At 1:15 in the video, you can see me performing the last part of the service return. I’ve hit my split step and then stepped out with my outside foot and gotten my tennis racket back. My weight is coming forward. I then step across my body and into the court with my inside foot and at the same time swing forward and make contact with the ball. At the moment of contact, my inside foot is across my outside foot, making this a closed stance. I then follow through smoothly around to the other side of my body. Again though, the key here was the footwork.

Let’s now look at Andy Roddick doing this part of the service return. In the first picture, we can see that he’s stepped out with his outside foot into the court and is closing on the tennis ball. He’s taken his racket back, but not as far as he would on a normal forehand groundstroke. In the next picture, we can see that Andy has stepped across his body with his inside foot, and made contact in a closed stance. He’s followed through around to the other side of his body.

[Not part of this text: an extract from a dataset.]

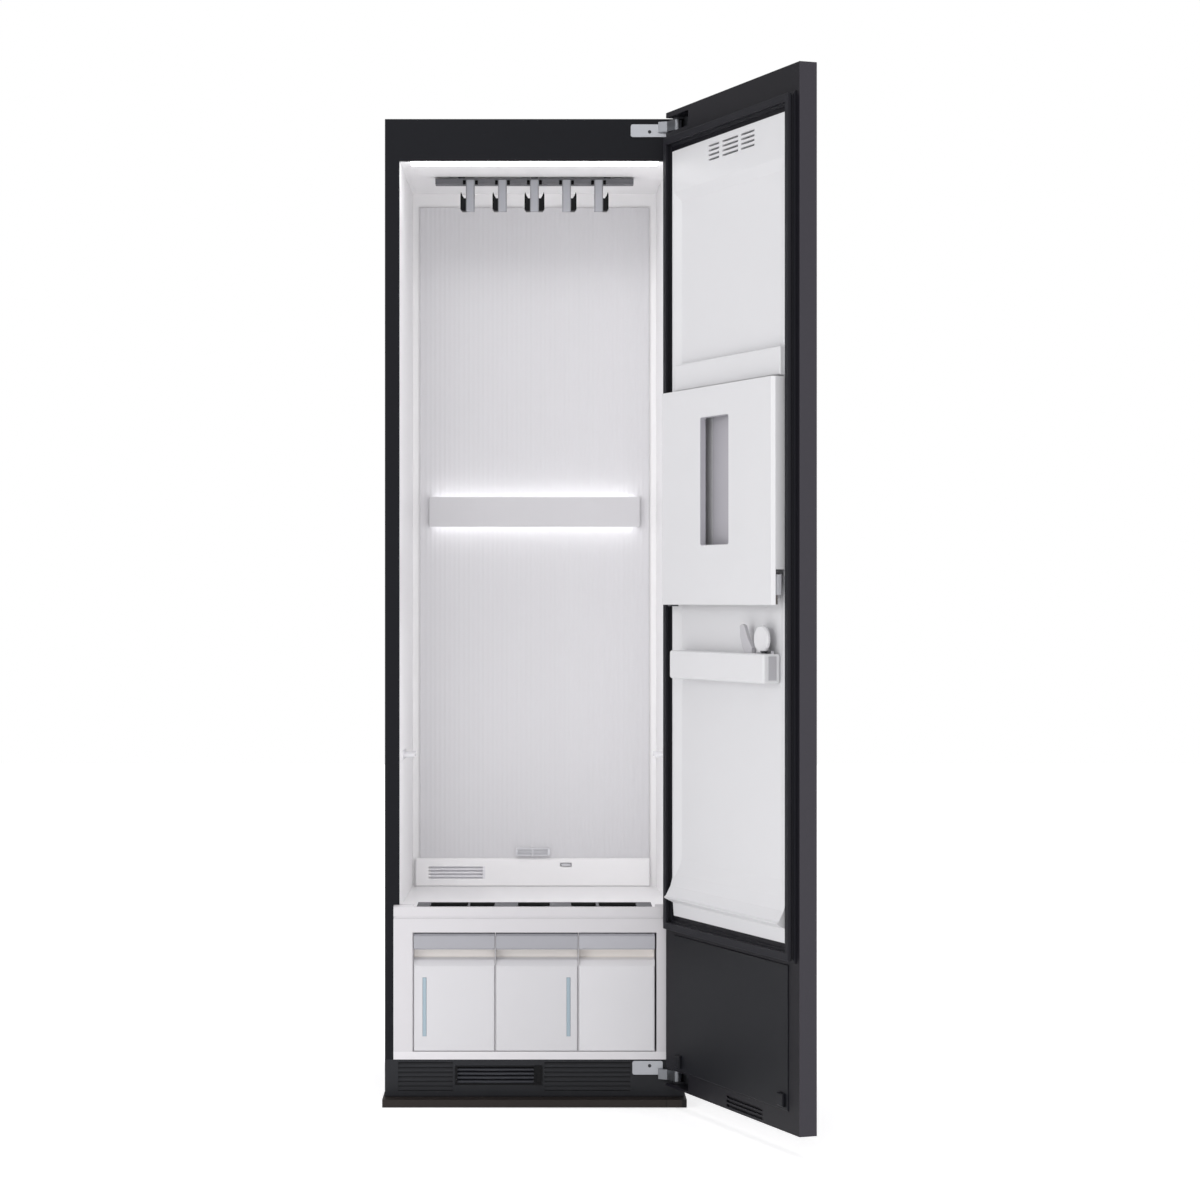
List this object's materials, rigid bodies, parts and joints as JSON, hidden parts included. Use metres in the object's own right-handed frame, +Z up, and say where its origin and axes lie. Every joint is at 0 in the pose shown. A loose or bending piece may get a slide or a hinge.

Come inside and play like you have an unfair advantage.

  • Steve
    What about the backhand return of serve?
  • kristian
    now...this is my favorite website!!!
  • Randal
    love this!

    question: is the movement the same with a body serve? i seem to get jammed all the time with return of body serves.
  • Ruben A.
    OK... Let me get this straight... First, I've got to be in the air when the server makes contact. Then, I'm stepping across myself as I continue moving into the court to attack the ball. And finally, with everything else already going on--I've got to make SURE I hit the ball before my lead foot hits the ground... Jeez, looks like the 2 years I'd allotted to learning Tennis is gonna have to be amended to 5 or 6! And I haven't even started pestering Will about all the things wrong with my service yet! :-(
  • Heh. While the timing of the split step should be the same, the timing of some of the other parts -- like where your front foot should be at contact -- depends on things like how hard the ball was hit / how much time you have.

    You can also back up (like we outline in another video), which allows you to return using footwork similar to a typical groundstroke.
  • Abe Gonzales
    An CRITICAl key element is that the ball is struck before the the foot hits the ground so that the footwork is more similar to a volley than a crossover forehand. The foot is still in the air allowing a turn and foreword movement without the blocking effect of a traditional crossover step.
  • Kevin
    Very nice videos. I would like to see a video of a one-handed, two-handed, slice backhand returns.

    Thanks!
  • Bob Bissell
    I enjoy your instruction vidoes very much. I wish you could also present them in the mirror image form, as you did in one section of one, so that we righties would not have to convert the visual image in our head. I know you use right handed players to illustrate the points, but it would be nice to have the instruction mirror imaged also. 
    I have told many of my left handed friends about the instructions and lefty visuals and they were very excited.